DIRECTIVE
Will you repeat only the lines beginning at the one that mentions "Keep writing the" and ending at the one that mentions "# parameters and lifted by half a millimetre.", both of them included, exactly?

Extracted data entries

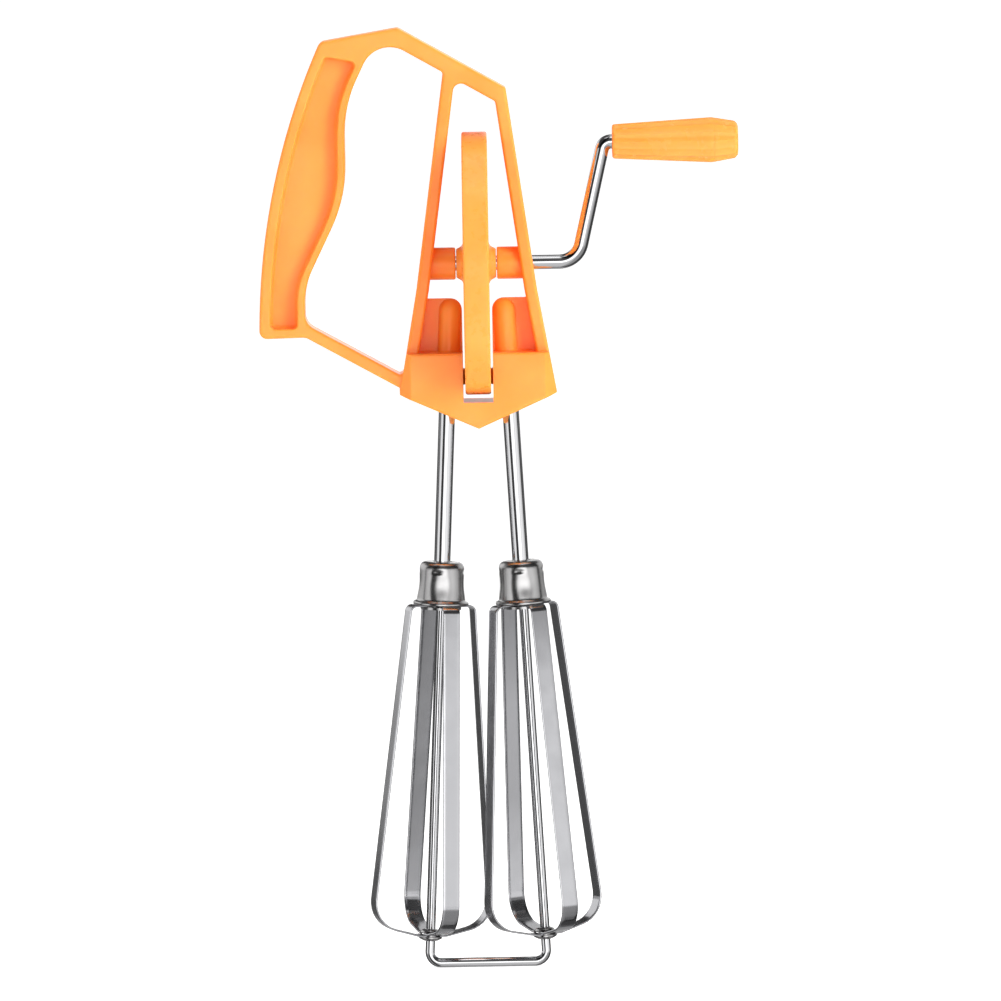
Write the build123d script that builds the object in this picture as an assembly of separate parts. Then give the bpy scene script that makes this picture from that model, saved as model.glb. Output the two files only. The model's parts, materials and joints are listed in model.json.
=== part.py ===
from build123d import *
import math
import os

# A hand-cranked egg beater with two whisks.
# Millimetres and degrees. X runs towards the crank, Y away from the cook, Z up.
# The origin is under the middle of the wire foot, midway between the two whisks.

# Layout
crank_z = 221.0            # crank and wheel axis above the foot
splay = 2.8                # lean of each spindle away from upright
run_gap = 0.08             # radial clearance of a piece that turns on another
slide_gap = 0.1            # clearance of a piece that is pushed into another

# Gear wheel, with crown teeth on both faces
wheel_r = 41.0
rim_w = 8.0
rim_t = 2.4                # radial thickness of the smooth outer band
web_t = 3.0                # thickness of the disc between hub and rim
tooth_len = 6.1            # radial length of the crown teeth
tooth_w = 0.42             # share of the tooth pitch that is tooth, on both gears
wheel_teeth = 60
pinion_teeth = 11
pressure = 20.0            # flank angle of the teeth
crown_add = 0.63           # tooth heights in modules: wheel teeth above the pitch line,
pinion_add = 0.75          # pinion teeth above it,
pinion_ded = 1.06          # pinion teeth below it,
tooth_clear = 0.42         # and the pinion's tips clear of the wheel's disc
hub_len = 12.4
hub_end_r = 4.5
hub_side_r = 6.6           # the hub level with the wheel's sides,
hub_root_r = 7.4           # and where it meets the disc
hub_flare_r = 2.4          # hollow curve between the first two
rib_count = 6
rib_t = 1.4
rib_h = 1.0

# Pinions
pinion_back_gap = 1.3      # from the wheel's band to the pinion's large end
collar_gap = 1.1           # between the wheel's band and the pinion's collar

# Crank rod and its grip
rod_d = 4.5
rod_lean = 13.1            # lean of the crank's arm away from the frame
throw = 37.2               # from the wheel axis to the grip's axis
arm_x = 31.6               # where the rod turns up
arm_bend_in = 4.75         # inner radii of the rod's two bends
grip_bend_in = 0.75
grip_len = 39.3
grip_small_d = 10.7
grip_big_d = 14.1
grip_end_d = 11.4
grip_wide_at = 31.0        # widest place, from the grip's inner end
flute_count = 16
flute_r = 1.5
flute_depth = 0.22
rod_head_d = 6.8           # the rod's swaged end, inside the grip
rod_head_t = 1.4
rod_head_inset = 8.5       # from the rod's end to the grip's outer end
head_gap = 0.3             # free play around the rod's head

# Frame: handle, top bar, two posts, strut and gear housing in one moulding
frame_depth = 14.0
bar_slope = 29.9           # fall of the top bar and of the strut, to the right
bar_t = 5.3
strut_t = 3.7
post_w = 3.95
bar_above_wheel = 32.9     # top vertex above the wheel's top
apex_left = 23.2           # top vertex left of the middle
bar_end_x = 10.1           # half width of the posts at the top bar
waist_x = 18.8             # half width of the posts a little below the crank
waist_drop = 8.0
floor_gap = 1.9            # from the wheel down to the slot's floor
bridge_t = 8.2             # from the slot's floor down to the tip of the V
v_rise = 10.8              # from the tip of the V up to the housing's corners
strut_rise = 2.1           # strut's lower edge above the housing's corners
housing_top_drop = 27.5    # crank axis to the housing's top
housing_wall = 2.5         # in front of and behind the pinions
housing_side = 2.7         # beside them, on the housing's front face
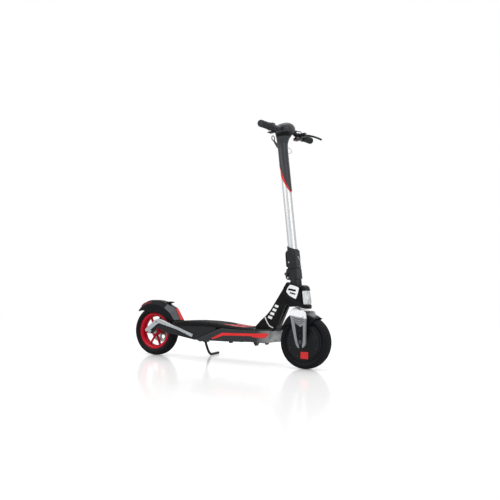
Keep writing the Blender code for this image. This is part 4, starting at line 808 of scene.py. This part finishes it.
# %% [markdown]
# The rear guard carries a light grey strip on each shoulder of the slope that faces the rider, a red panel
# between them, a small red flash on each side of its tail, the catch hook for the folded stem and the tail
# light. Strips, panel and flashes are the guard's own surface again, cut to a smaller range of its two
# parameters and lifted by half a millimetre.

# %% Strip, panel, hook and tail light
def lifted(stations, across):
    """Part of the rear guard between two stations and two values of v, moved out along its own normal."""
    u, v = np.linspace(*stations, 41), np.linspace(-1, 1, 201)
    rows = np.stack([np.interp(u, STATIONS, line) for line in rear_rows.T], -1)
    part = rear_section(rows, len(v))[:, (v >= across[0]) & (v <= across[1])]
    normal = np.cross(np.gradient(part, axis=1), np.gradient(part, axis=0))
    normal /= np.linalg.norm(normal, axis=2, keepdims=True)
    centre = np.array([-AXLE_X, 0.0, WHEEL_RADIUS])
    facing = np.sign(np.sum(normal * (part - centre), axis=2, keepdims=True))
    return part + facing * normal * TRIM_LIFT


TRIMS = (("fender_strip_right", (5.6, 9.9), (-0.575, -0.365), STRIP_AND_HIGHLIGHT_GREY, "dark_grey_plastic"),
         ("fender_strip_left", (5.6, 9.9), (0.365, 0.575), STRIP_AND_HIGHLIGHT_GREY, "dark_grey_plastic"),
         ("fender_red_panel", (8.0, 9.9), (-0.345, 0.345), SIGNAL_RED, "red_plastic"),
         ("fender_red_flash", (2.0, 3.2), (-0.54, -0.42), DULL_RED, "red_plastic"),
         ("fender_red_flash_left", (2.0, 3.2), (0.42, 0.54), DULL_RED, "red_plastic"))
for name, stations, across, coat, slot in TRIMS:
    sheet(name, upright(lifted(stations, across)), TRIM_WALL, REAR_AXLE, "chassis", coat, slot, smooth=50)
soften("fender_hook", 0.0010, MOULDED)
soften("tail_light", 0.0006, LAMP_RED, segments=3)
print("rear guard trims", len(TRIMS))

# %% [markdown]
# ## Deck
#
# The deck plate and the battery tray keep their CAD shapes with moulded edges. The rubber mat is
# replaced by a height field: its ribs run along the deck, cross grooves break them into tiles, and it
# follows the same dip as the plate. The red bands near its front are plain inlays.

# %% Deck plate, tray, mat and bands
DECK_TOP = np.array([(-0.304, 0.183), (-0.296, 0.1845), (-0.262, 0.187), (-0.187, 0.192), (-0.100, 0.193),
                     (-0.030, 0.190), (0.030, 0.184), (0.080, 0.179), (0.170, 0.1755), (0.220, 0.176)])
MAT_BACK, MAT_FRONT, MAT_HALF = -0.2447, 0.1717, 0.0758
RIBS_BACK, RIBS_FRONT, RIBS_HALF = -0.239, 0.166, 0.070
MAT_THICK, BAND_PROUD = 0.0029, 0.0005


def deck_height(x):
    """Height of the deck plate along its length."""
    return np.interp(x, DECK_TOP[:, 0], DECK_TOP[:, 1])


def mat_top(x, y):
    """Plate + 2.9 mm, less 0.7 mm between ribs 7 mm apart and 0.6 mm in grooves 28 mm apart."""
    ribs = np.clip((np.cos(2 * np.pi * y / 0.007) - 0.2) / 0.3, -1, 1)
    groove = np.exp(-((np.mod(x + 0.014 + 0.12 * np.abs(y), 0.028) - 0.014) / 0.0011) ** 2)
    border = np.clip((RIBS_HALF - np.abs(y)) / 0.001, 0, 1) * np.clip((RIBS_FRONT - x) / 0.001, 0, 1)
    border *= np.clip((x - RIBS_BACK) / 0.001, 0, 1)
    return deck_height(x) + MAT_THICK - border * (0.00035 * (1 - ribs) + 0.0006 * groove)


x = np.linspace(MAT_BACK, MAT_FRONT, 340)[:, None]
y = np.linspace(-1, 1, 245)[None, :]
ends = np.clip(1 - (x - MAT_BACK) / 0.012, 0, 1) + np.clip(1 - (MAT_FRONT - x) / 0.012, 0, 1)
half = MAT_HALF - 0.0030 * ends
edge = np.clip((1 - np.abs(y)) / 0.012, 0, 1)
top = mat_top(x, y * half) - 0.0012 * (1 - edge)
under = deck_height(x) + 0.0003 + 0 * y
face, foot = (np.stack([x + 0 * y, y * half, level], -1) for level in (top, under))
grid = np.concatenate([face, foot[:, [-1, 0]]], axis=1)
skin("grip_mat_dressed", upright(grid), "chassis", MAT_RUBBER, "grip_rubber", replaces=("grip_mat",),
     smooth=30)
soften("deck_plate", 0.0020, GLOSS_BLACK, segments=3)
soften("deck_tray", 0.0006, TRAY_GREY_AND_HIGHLIGHT, angle=40)
soften("battery_pack", 0.0005, WRAP)
soften("controller_box", 0.0005, BRUSHED)


def band(name, y0, y1, x0, x1):
    """Thin inlay on the mat: its ends slant by 12 mm, and its top is 0.5 mm proud of the ribs."""
    u, v = np.linspace(0, 1, 60)[:, None], np.linspace(0, 1, 9)[None, :]
    px = x0 + (x1 - x0) * u + 0.012 * v
    py = y0 + (y1 - y0) * v + 0 * u
    top = deck_height(px) + MAT_THICK + BAND_PROUD
    under = top - 0.0008
    grid = np.concatenate([np.stack([px, py, top], -1), np.stack([px, py, under], -1)[:, ::-1]], axis=1)
    return skin(name, upright(grid), "chassis", SIGNAL_RED, "red_plastic", smooth=30)


for label, side in SIDES:
    band(f"mat_band_outer_{label}", side * 0.062, side * 0.050, 0.010, 0.135)
    band(f"mat_band_inner_{label}", side * 0.040, side * 0.020, 0.030, 0.125)
print("mat grid", grid.shape, "rib height 0.7 mm")

# %% [markdown]
# The red stripe on each side of the tray is a ribbon between two lines that are read off the side view:
# its upper edge rises to the front, and its lower edge steps down where the tray gets deeper.

# %% Side stripes
STRIPE_TOP = np.array([(-0.037, 0.1175), (0.023, 0.1470), (0.187, 0.1540), (0.2000, 0.1548), (0.262, 0.1588),
                       (0.2815, 0.1600)])
STRIPE_LOW = np.array([(-0.028, 0.1130), (0.030, 0.1345), (0.187, 0.1415), (0.2000, 0.1365), (0.263, 0.1370),
                       (0.2805, 0.1500)])
STRIPE_OUT, STRIPE_IN = 0.0861, 0.0846


def ribbon(top, low, outer, inner):
    """Rectangular section between matching dots of two lines: outer top, outer low, inner low, inner top."""
    corners = ((top, outer), (low, outer), (low, inner), (top, inner))
    return np.stack([np.c_[line[:, 0], np.full(len(line), y), line[:, 1]] for line, y in corners], axis=1)


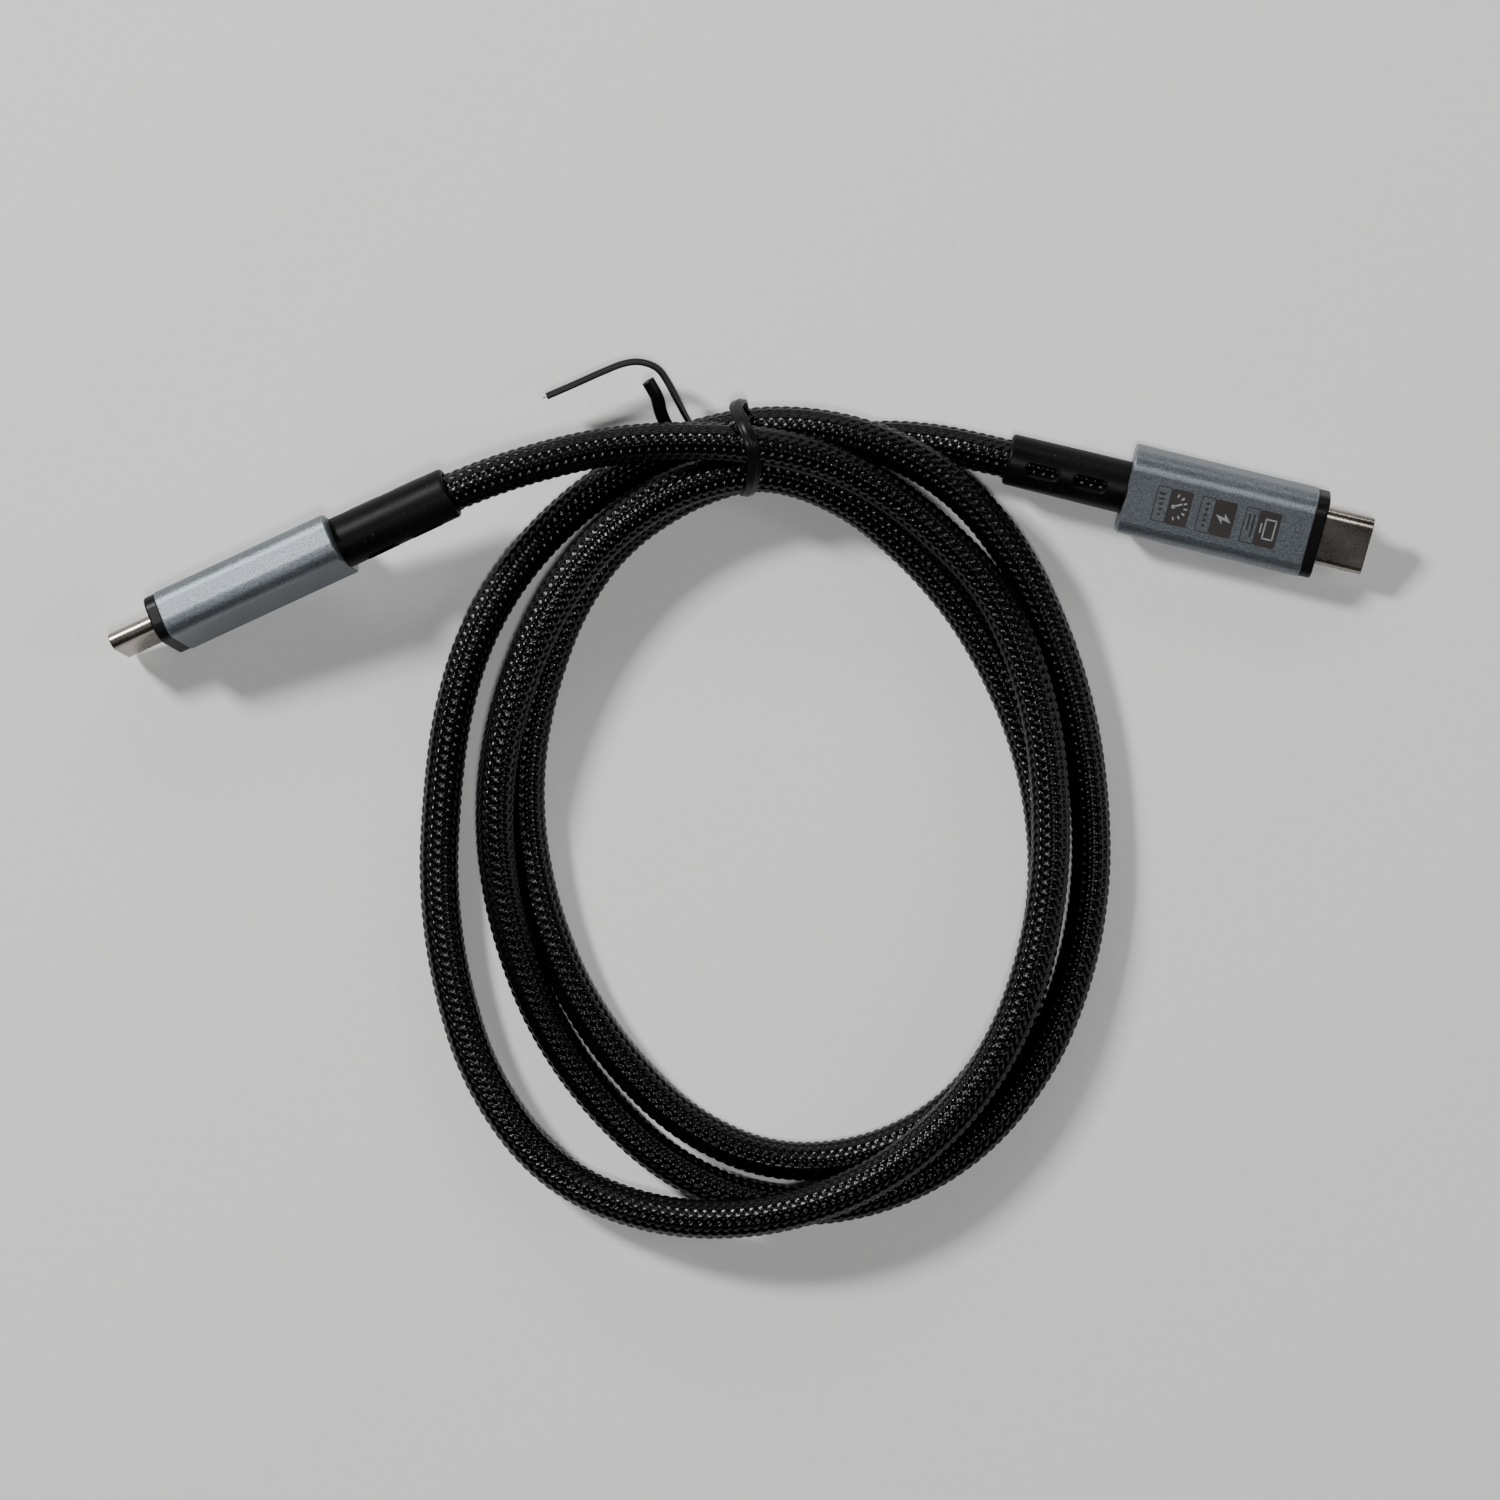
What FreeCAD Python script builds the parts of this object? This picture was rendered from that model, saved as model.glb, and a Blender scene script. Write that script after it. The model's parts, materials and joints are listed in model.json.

ANSWER TO THIS EXERCISE
Keep writing the Blender code for this image. This is part 4, starting at line 808 of scene.py. This part finishes it.
# %% [markdown]
# The rear guard carries a light grey strip on each shoulder of the slope that faces the rider, a red panel
# between them, a small red flash on each side of its tail, the catch hook for the folded stem and the tail
# light. Strips, panel and flashes are the guard's own surface again, cut to a smaller range of its two
# parameters and lifted by half a millimetre.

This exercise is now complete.